There is no heaven or hell in Vodou.

We humans are simply spirits who inhabit the visible world in a physical body. Other spiritual forces populate the unseen world. The ancestors are also part of that spirit world, and can guide their children through dreams and signs. All these spirits dwell in a mythic land called Ginen, a cosmic Africa.

Historically, Vodou has been an emancipatory faith that enslaved people turned to when they were brutalized.

For that reason, French slave owners considered Vodou a threat and that is why it has been grossly misrepresented by white colonists and Haitian political and spiritual leaders alike.
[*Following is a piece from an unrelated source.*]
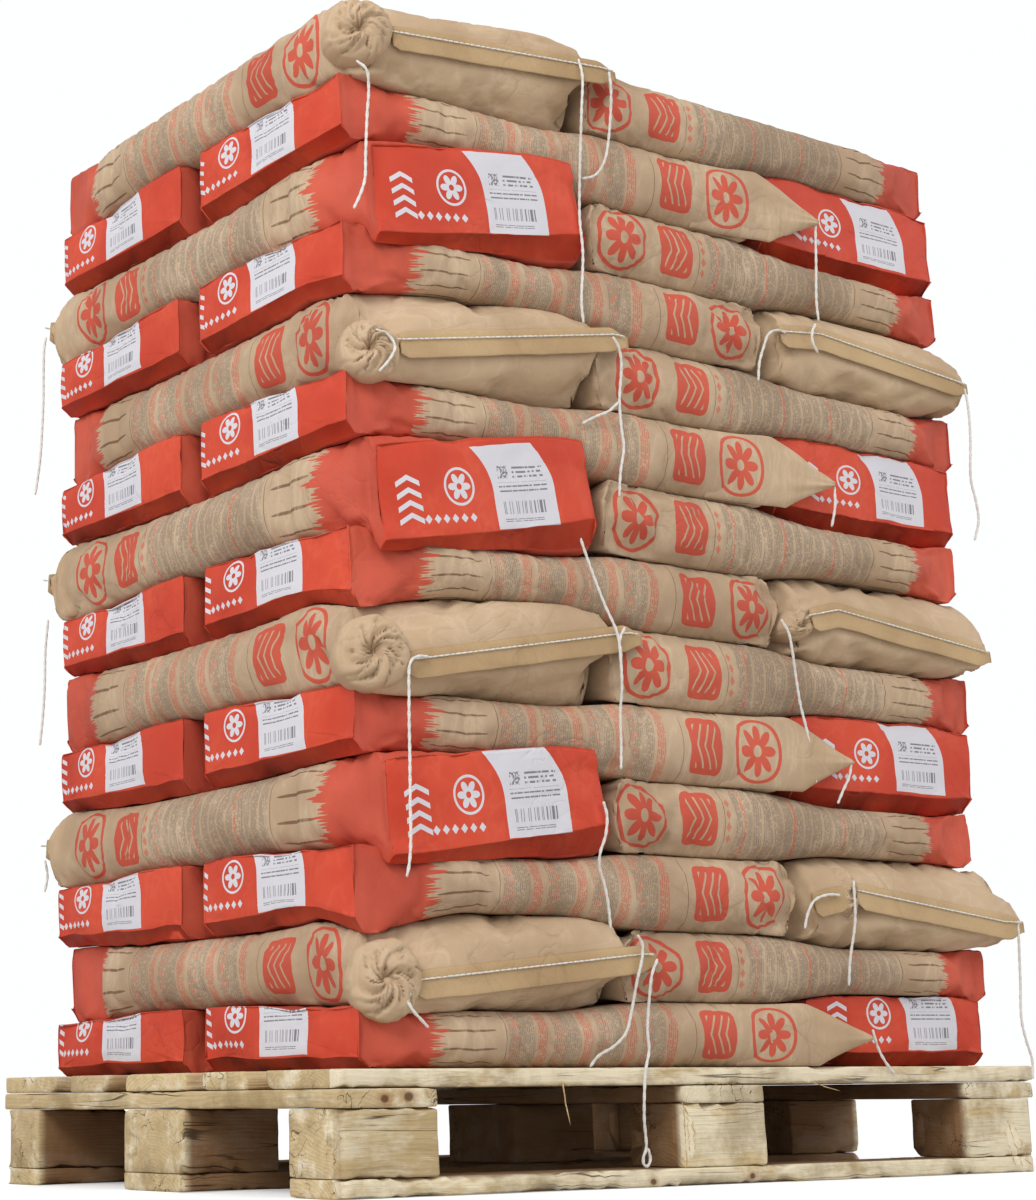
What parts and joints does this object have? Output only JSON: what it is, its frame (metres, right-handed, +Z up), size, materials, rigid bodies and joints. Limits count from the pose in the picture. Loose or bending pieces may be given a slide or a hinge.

Is it spelled Voodoo or Vodou?

  • Vodou is the proper spelling of Haiti’s traditional religious and healing system.
  • For years, practitioners and scholars of Haitian Vodou have challenged misrepresentations of the religion, which usually misspell the tradition as “voodoo” and associate it with frenzied chaos, evil, and witchcraft.
  • In 2012, the US Library of Congress changed its primary subject heading for the religion to Vodou.
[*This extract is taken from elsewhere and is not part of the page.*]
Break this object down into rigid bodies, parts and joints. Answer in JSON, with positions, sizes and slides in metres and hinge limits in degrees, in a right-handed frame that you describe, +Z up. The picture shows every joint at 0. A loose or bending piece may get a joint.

    Indeed, Vodou spirits inspired the revolution against Haiti’s French colonizers more than 200 years ago that established Haiti as the second independent nation in the Americas after the United States – and the first to abolish slavery.

    It was during a religious and political gathering that enslaved Africans and Creoles mounted an insurrection against plantation owners in August 1791. This famous nighttime meeting – known as the ceremony at Bois Caïman – was a tremendous feat of strategic organizing, since it unified Africans assembled from different plantations and diverse ethnic groups.
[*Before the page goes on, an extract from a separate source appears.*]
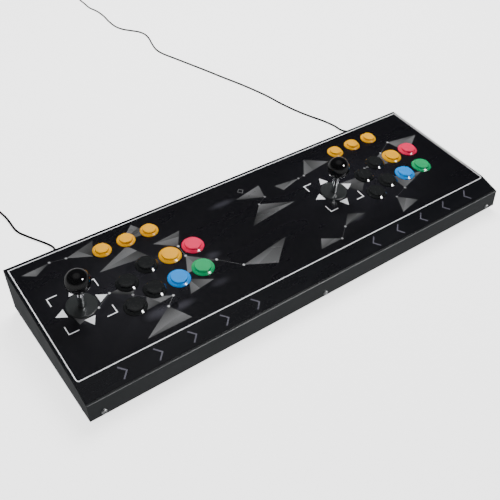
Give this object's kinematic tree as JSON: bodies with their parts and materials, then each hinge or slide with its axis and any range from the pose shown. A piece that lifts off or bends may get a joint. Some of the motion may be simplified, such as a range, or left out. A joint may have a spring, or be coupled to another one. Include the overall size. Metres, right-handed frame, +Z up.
{
  "type": "two-player arcade control console",
  "caption": "Low wedge-shaped steel control console with ball-top sticks, coloured push buttons, a printed panel overlay, rubber feet and cable leads with plugs.",
  "frame": {"origin": "on the floor, under the middle of the case's box (leads left out)", "axes": "+X to the right along the case, +Y to the back where the leads come out, +Z up"},
  "size_m": [0.7673, 1.4798, 0.131],
  "materials": {
    "case_paint": "fine satin powder coat, dark grey",
    "base_paint": "satin powder coat",
    "overlay": "printed satin polycarbonate sheet, near black with grey artwork",
    "screw_steel": "bright zinc plating",
    "foot_rubber": "matte moulded rubber",
    "yellow": "glossy moulded plastic",
    "black": "glossy moulded plastic",
    "red": "glossy moulded plastic",
    "blue": "glossy moulded plastic",
    "green": "glossy moulded plastic",
    "ball_plastic": "polished black phenolic",
    "shaft_chrome": "polished chrome plating",
    "acetal_white": "moulded acetal",
    "washer_plastic": "satin moulded nylon",
    "plate_zinc": "zinc-plated steel",
    "frame_plastic": "glass-filled nylon",
    "spring_steel": "drawn spring wire",
    "board": "green solder resist",
    "switch_plastic": "moulded thermoset",
    "wire_jacket": "sleeved wire bundle",
    "lead_jacket": "satin black cable jacket",
    "plug_plastic": "moulded plug body with a plated steel tongue"
  },
  "bodies": {
    "case": {"case_shell": "case_paint", "base_plate": "base_paint", "panel_overlay": "overlay", "machine_screws": "screw_steel", "rubber_feet": "foot_rubber", "menu_button_housings": "yellow", "black_button_housings": "black", "yellow_button_housings": "yellow", "red_button_housings": "red", "blue_button_housings": "blue", "green_button_housings": "green", "stick_plates": "plate_zinc", "stick_housings": "frame_plastic", "stick_springs": "spring_steel", "stick_gates": "frame_plastic", "switch_boards": "board", "microswitches": "switch_plastic", "encoder_boards": "board", "wiring_harness": "wire_jacket", "cord_reliefs": "lead_jacket", "left_cord": "lead_jacket", "left_coil": "lead_jacket", "left_plug": "plug_plastic", "right_cord": "lead_jacket", "right_coil": "lead_jacket", "right_plug": "plug_plastic"},
    "p1_menu_plunger_1": {"p1_menu_plunger_1": "yellow"},
    "p1_menu_plunger_2": {"p1_menu_plunger_2": "yellow"},
    "p1_menu_plunger_3": {"p1_menu_plunger_3": "yellow"},
    "p1_black_plunger_1": {"p1_black_plunger_1": "black"},
    "p1_black_plunger_2": {"p1_black_plunger_2": "black"},
    "p1_black_plunger_3": {"p1_black_plunger_3": "black"},
    "p1_black_plunger_4": {"p1_black_plunger_4": "black"},
    "p1_yellow_plunger": {"p1_yellow_plunger": "yellow"},
    "p1_red_plunger": {"p1_red_plunger": "red"},
    "p1_blue_plunger": {"p1_blue_plunger": "blue"},
    "p1_green_plunger": {"p1_green_plunger": "green"},
    "p1_pivot": {"p1_pivot_ball": "acetal_white"},
    "p1_stick": {"p1_ball_top": "ball_plastic", "p1_stick_shaft": "shaft_chrome", "p1_actuator": "acetal_white"},
    "p1_slider": {"p1_inner_washer": "washer_plastic"},
    "p1_washer": {"p1_dust_washer": "washer_plastic"},
    "p2_menu_plunger_1": {"p2_menu_plunger_1": "yellow"},
    "p2_menu_plunger_2": {"p2_menu_plunger_2": "yellow"},
    "p2_menu_plunger_3": {"p2_menu_plunger_3": "yellow"},
    "p2_black_plunger_1": {"p2_black_plunger_1": "black"},
    "p2_black_plunger_2": {"p2_black_plunger_2": "black"},
    "p2_black_plunger_3": {"p2_black_plunger_3": "black"},
    "p2_black_plunger_4": {"p2_black_plunger_4": "black"},
    "p2_yellow_plunger": {"p2_yellow_plunger": "yellow"},
    "p2_red_plunger": {"p2_red_plunger": "red"},
    "p2_blue_plunger": {"p2_blue_plunger": "blue"},
    "p2_green_plunger": {"p2_green_plunger": "green"},
    "p2_pivot": {"p2_pivot_ball": "acetal_white"},
    "p2_stick": {"p2_ball_top": "ball_plastic", "p2_stick_shaft": "shaft_chrome", "p2_actuator": "acetal_white"},
    "p2_slider": {"p2_inner_washer": "washer_plastic"},
    "p2_washer": {"p2_dust_washer": "washer_plastic"}
  },
  "joints": [
    {"name": "p1_menu_press_1", "type": "slide", "parent": "case", "child": "p1_menu_plunger_1", "axis": [0, 0.1414, -0.9899], "range_m": [0, 0.003], "stiffness_N_per_m": 200, "springref_m": -0.002},
    {"name": "p1_menu_press_2", "type": "slide", "parent": "case", "child": "p1_menu_plunger_2", "axis": [0, 0.1414, -0.9899], "range_m": [0, 0.003], "stiffness_N_per_m": 200, "springref_m": -0.002},
    {"name": "p1_menu_press_3", "type": "slide", "parent": "case", "child": "p1_menu_plunger_3", "axis": [0, 0.1414, -0.9899], "range_m": [0, 0.003], "stiffness_N_per_m": 200, "springref_m": -0.002},
    {"name": "p1_black_press_1", "type": "slide", "parent": "case", "child": "p1_black_plunger_1", "axis": [0, 0.1414, -0.9899], "range_m": [0, 0.003], "stiffness_N_per_m": 200, "springref_m": -0.002},
    {"name": "p1_black_press_2", "type": "slide", "parent": "case", "child": "p1_black_plunger_2", "axis": [0, 0.1414, -0.9899], "range_m": [0, 0.003], "stiffness_N_per_m": 200, "springref_m": -0.002},
    {"name": "p1_black_press_3", "type": "slide", "parent": "case", "child": "p1_black_plunger_3", "axis": [0, 0.1414, -0.9899], "range_m": [0, 0.003], "stiffness_N_per_m": 200, "springref_m": -0.002},
    {"name": "p1_black_press_4", "type": "slide", "parent": "case", "child": "p1_black_plunger_4", "axis": [0, 0.1414, -0.9899], "range_m": [0, 0.003], "stiffness_N_per_m": 200, "springref_m": -0.002},
    {"name": "p1_yellow_press", "type": "slide", "parent": "case", "child": "p1_yellow_plunger", "axis": [0, 0.1414, -0.9899], "range_m": [0, 0.003], "stiffness_N_per_m": 200, "springref_m": -0.002},
    {"name": "p1_red_press", "type": "slide", "parent": "case", "child": "p1_red_plunger", "axis": [0, 0.1414, -0.9899], "range_m": [0, 0.003], "stiffness_N_per_m": 200, "springref_m": -0.002},
    {"name": "p1_blue_press", "type": "slide", "parent": "case", "child": "p1_blue_plunger", "axis": [0, 0.1414, -0.9899], "range_m": [0, 0.003], "stiffness_N_per_m": 200, "springref_m": -0.002},
    {"name": "p1_green_press", "type": "slide", "parent": "case", "child": "p1_green_plunger", "axis": [0, 0.1414, -0.9899], "range_m": [0, 0.003], "stiffness_N_per_m": 200, "springref_m": -0.002},
    {"name": "p1_stick_left_right", "type": "hinge", "parent": "case", "child": "p1_pivot", "pos_m": [-0.313, 0.01124, 0.04809], "axis": [0, 0.9899, 0.1414], "range_deg": [-8.5, 8.5], "stiffness_Nm_per_rad": 1.2},
    {"name": "p1_stick_fore_aft", "type": "hinge", "parent": "p1_pivot", "child": "p1_stick", "pos_m": [-0.313, 0.01124, 0.04809], "axis": [-1, 0, 0], "range_deg": [-8.5, 8.5], "stiffness_Nm_per_rad": 1.2},
    {"name": "p1_washer_left_right", "type": "slide", "parent": "case", "child": "p1_slider", "axis": [1, 0, 0], "range_m": [-0.0027, 0.0027]},
    {"name": "p1_washer_fore_aft", "type": "slide", "parent": "p1_slider", "child": "p1_washer", "axis": [0, 0.9899, 0.1414], "range_m": [-0.0027, 0.0027]},
    {"name": "p2_menu_press_1", "type": "slide", "parent": "case", "child": "p2_menu_plunger_1", "axis": [0, 0.1414, -0.9899], "range_m": [0, 0.003], "stiffness_N_per_m": 200, "springref_m": -0.002},
    {"name": "p2_menu_press_2", "type": "slide", "parent": "case", "child": "p2_menu_plunger_2", "axis": [0, 0.1414, -0.9899], "range_m": [0, 0.003], "stiffness_N_per_m": 200, "springref_m": -0.002},
    {"name": "p2_menu_press_3", "type": "slide", "parent": "case", "child": "p2_menu_plunger_3", "axis": [0, 0.1414, -0.9899], "range_m": [0, 0.003], "stiffness_N_per_m": 200, "springref_m": -0.002},
    {"name": "p2_black_press_1", "type": "slide", "parent": "case", "child": "p2_black_plunger_1", "axis": [0, 0.1414, -0.9899], "range_m": [0, 0.003], "stiffness_N_per_m": 200, "springref_m": -0.002},
    {"name": "p2_black_press_2", "type": "slide", "parent": "case", "child": "p2_black_plunger_2", "axis": [0, 0.1414, -0.9899], "range_m": [0, 0.003], "stiffness_N_per_m": 200, "springref_m": -0.002},
    {"name": "p2_black_press_3", "type": "slide", "parent": "case", "child": "p2_black_plunger_3", "axis": [0, 0.1414, -0.9899], "range_m": [0, 0.003], "stiffness_N_per_m": 200, "springref_m": -0.002},
    {"name": "p2_black_press_4", "type": "slide", "parent": "case", "child": "p2_black_plunger_4", "axis": [0, 0.1414, -0.9899], "range_m": [0, 0.003], "stiffness_N_per_m": 200, "springref_m": -0.002},
    {"name": "p2_yellow_press", "type": "slide", "parent": "case", "child": "p2_yellow_plunger", "axis": [0, 0.1414, -0.9899], "range_m": [0, 0.003], "stiffness_N_per_m": 200, "springref_m": -0.002},
    {"name": "p2_red_press", "type": "slide", "parent": "case", "child": "p2_red_plunger", "axis": [0, 0.1414, -0.9899], "range_m": [0, 0.003], "stiffness_N_per_m": 200, "springref_m": -0.002},
    {"name": "p2_blue_press", "type": "slide", "parent": "case", "child": "p2_blue_plunger", "axis": [0, 0.1414, -0.9899], "range_m": [0, 0.003], "stiffness_N_per_m": 200, "springref_m": -0.002},
    {"name": "p2_green_press", "type": "slide", "parent": "case", "child": "p2_green_plunger", "axis": [0, 0.1414, -0.9899], "range_m": [0, 0.003], "stiffness_N_per_m": 200, "springref_m": -0.002},
    {"name": "p2_stick_left_right", "type": "hinge", "parent": "case", "child": "p2_pivot", "pos_m": [0.129, 0.01124, 0.04809], "axis": [0, 0.9899, 0.1414], "range_deg": [-8.5, 8.5], "stiffness_Nm_per_rad": 1.2},
    {"name": "p2_stick_fore_aft", "type": "hinge", "parent": "p2_pivot", "child": "p2_stick", "pos_m": [0.129, 0.01124, 0.04809], "axis": [-1, 0, 0], "range_deg": [-8.5, 8.5], "stiffness_Nm_per_rad": 1.2},
    {"name": "p2_washer_left_right", "type": "slide", "parent": "case", "child": "p2_slider", "axis": [1, 0, 0], "range_m": [-0.0027, 0.0027]},
    {"name": "p2_washer_fore_aft", "type": "slide", "parent": "p2_slider", "child": "p2_washer", "axis": [0, 0.9899, 0.1414], "range_m": [-0.0027, 0.0027]}
  ],
  "couplings": [
    {"joint": "p1_washer_left_right", "follows": "p1_stick_left_right", "m_per_rad": 0.01765},
    {"joint": "p1_washer_fore_aft", "follows": "p1_stick_fore_aft", "m_per_rad": 0.01765},
    {"joint": "p2_washer_left_right", "follows": "p2_stick_left_right", "m_per_rad": 0.01765},
    {"joint": "p2_washer_fore_aft", "follows": "p2_stick_fore_aft", "m_per_rad": 0.01765}
  ]
}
    At this clandestine ceremony, a leader named Dutty Boukman led an oath to fight for freedom. A priestess named Cecile Fatiman consecrated the vow when she asked the African ancestral spirits for protection during the upcoming battle.

    Under a tree, she slaughtered a black pig as an offering.

    Two weeks later, the rebels set plantations ablaze and poisoned drinking wells, kicking off the revolution.

    Panicked slave owners throughout the Americas reacted by clamping down with extra force on all African-based religious practices.

    They circulated stories that linked the religion with blood and violence, images that endure to this day.

    The demonization of Vodou

    Negative and exotic images about Vodou resurfaced when the United States expanded its influence in the Caribbean during the 20th century. The United States occupied Haiti and seven other Caribbean countries between 1898 and 1934. Americans targeted Haiti for industrial and technological development, and as a site of exploitable labor.

    Distorted portrayals of Vodou became a political tool to support US control. During the US occupation, Vodou practitioners were portrayed as cannibalistic devil worshipers and linked to the poor Haitian citizens who resisted foreign intervention.

    US Lt. Faustin Wirkus went so far as to set himself up as the ruler of a small island off the mainland. In his 1931 memoir, “The White King of La Gonave,” he writes:

    “We had orders from headquarters … to make a report leading to criminal punitive action … against all priests and priestesses of Vodou.

    “The cult of Vodou was the medium of black magic, blasphemy [and] treason to Haiti.”

    Over the years, the Americans systematically destroyed Vodou temples, sacred drums, and altars, and violently repressed Haitian anti-imperialists.

    A litany of books and films created during the US occupation depicted racist images of Haitians and Vodou that still inform our perceptions and treatment of Haiti.

    Films such as “White Zombie” (1932) and “I Walked With a Zombie”(1943) took the reality of exploited labor in the Caribbean and manufactured a mythic figure at the center of a horror genre still very much with us.

    Recently some evangelical Christians have resurfaced the explicit claim that the Vodou spirits are demons working for the devil.

    For evangelicals, the reason Haiti has suffered a long history of political instability and economic poverty is because the devil is holding Haiti hostage. Evangelicals want to convert all Haitians to become born-again Protestants.

    When Pat Robertson made the outrageous claim that the 2010 earthquake happened because Haitians had made a “pact with the devil” at the ceremony at Bois Caïman in 1791, he was parroting ideas already in circulation.

    By linking Vodou’s distinctively African-based spirituality directly with evil, Robertson and other evangelicals construct a theology that is racist and intolerant.

    Vodou practitioners do not see their family spirits as demons. For them, this recasting of Haitian religion as something evil is a dangerous move that feeds conflict and obscures Haiti’s real problems: exploitation from foreign powers, political corruption, the collapse of the agriculture sector, a shortage of doctors, and the constant portrayal of Haitian Vodou as sinister.